> On Jul 13, 2016, at 7:46 PM, Robby Findler <ro...@eecs.northwestern.edu> 
> wrote:
> 
> I don't think that either of the options I suggested require you to do that.
> 
> The debugger works as a post-expansion process that rewrites the
> program. A language could use a similar approach, but work only for
> the files in that language.
> 
> Robby

Oh, yes. I could do this after expansion. But if I can define it as a macro 
that looks at the lexical context locally that would be so much better (and 
easier) than using a whole-program transformation.
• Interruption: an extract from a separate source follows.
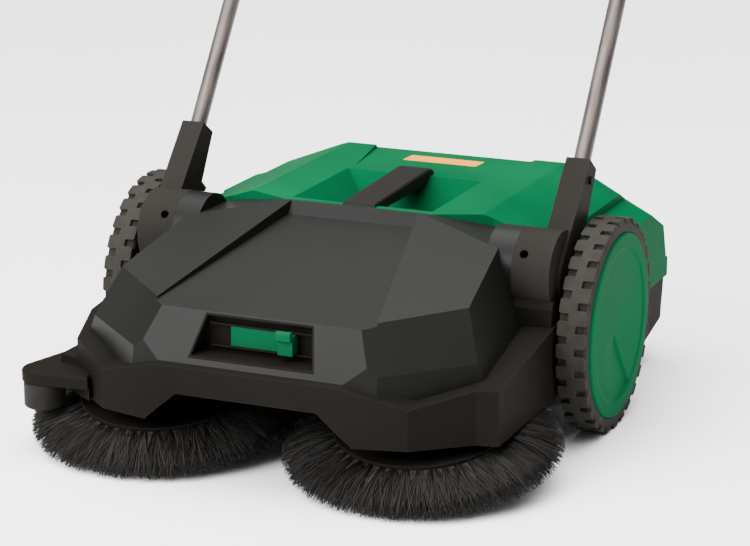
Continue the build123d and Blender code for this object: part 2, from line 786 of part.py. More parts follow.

Would `syntax-debug-info` help here? Would the `'bindings` option have the 
information I want?

Alex Knauth

> On Wed, Jul 13, 2016 at 6:32 PM, Alex Knauth <alexan...@knauth.org> wrote:
>> 
>>> On Jul 13, 2016, at 7:25 PM, Robby Findler <ro...@eecs.northwestern.edu> 
>>> wrote:
>>> 
>>> You could define a language. Or you could do what DrRacket's debugger is 
>>> doing?
>>> 
>>> Robby
>> 
>> That would would if I was willing to re-define every possible binding form 
>> that could ever be used. But then if I import something like `match`, or 
>> `generic-bind`, or `syntax-parse`, it won't give it the information it needs 
>> to create the repl. I would have to re-define all of those libraries as well.
>> 
>> That's why I would much rather see if I can use the lexically bound 
>> identifiers from the lexical context of the syntax object, if that's 
>> possible.
>> 
>> Alex Knauth
>> 
>>> On Wed, Jul 13, 2016 at 2:33 PM, Alex Knauth <alexan...@knauth.org> wrote:
>>>> 
>>>>> On Jul 13, 2016, at 3:28 PM, Matthew Flatt <mfl...@cs.utah.edu> wrote:
>>>>> 
>>>>> At Wed, 13 Jul 2016 14:16:11 -0400, Alex Knauth wrote:
>>>>>> 
>>>>>> Thanks. So defining it as a function won't work. But if I define it as a
>>>>>> macro, can I get more information out of it?
>>>>> 
>>>>> Instead of
>>>>> 
>>>>> (define (f x y)
>>>>> ;; x and y are local variables
>>>>> (debug-repl/stx))
>>>>> 
>>>>> you could create a `define-buggy`
>>>>> 
>>>>> (define-buggy (f x y)
>>>>> ;; x and y are local variables
>>>>> (debug-repl/stx))
>>>>> 
>>>>> where `define-buggy` expands to include references to `x` and `y`,
>>>>> perhaps in cooperation with `debug-repl/stx`:
>>>>> 
>>>>> (define-values (f)
>>>>> (lambda (x y)
>>>>>   ;; x and y are local variables
>>>>>   (debug-repl (hash 'x x 'y y))))
>>>>> 
>>>>> Of course, you can also set up a language where `define` means
>>>>> `define-buggy` or where `#%module-begin` parses its expanded body.
>>>>> The "Debug" button in DrRacket works something like that, but it's
>>>>> implemented as an external pass over the output of `expand`, instead of
>>>>> as a macro.
>>>> 
>>>> But then if there were any local variables introduced by any form that I 
>>>> didn't define as a "buggy" version, those wouldn't be included. Is there 
>>>> any way to get a macro to expand to the `(hash 'x x 'y y)` stuff?
>>>> 
>>>> It has to be in the lexical context of the syntax object somewhere, 
>>>> because the original function I made could distinguish between bound and 
>>>> unbound variables. Would there be a way to get a list of all the local 
>>>> variables in the lexical context?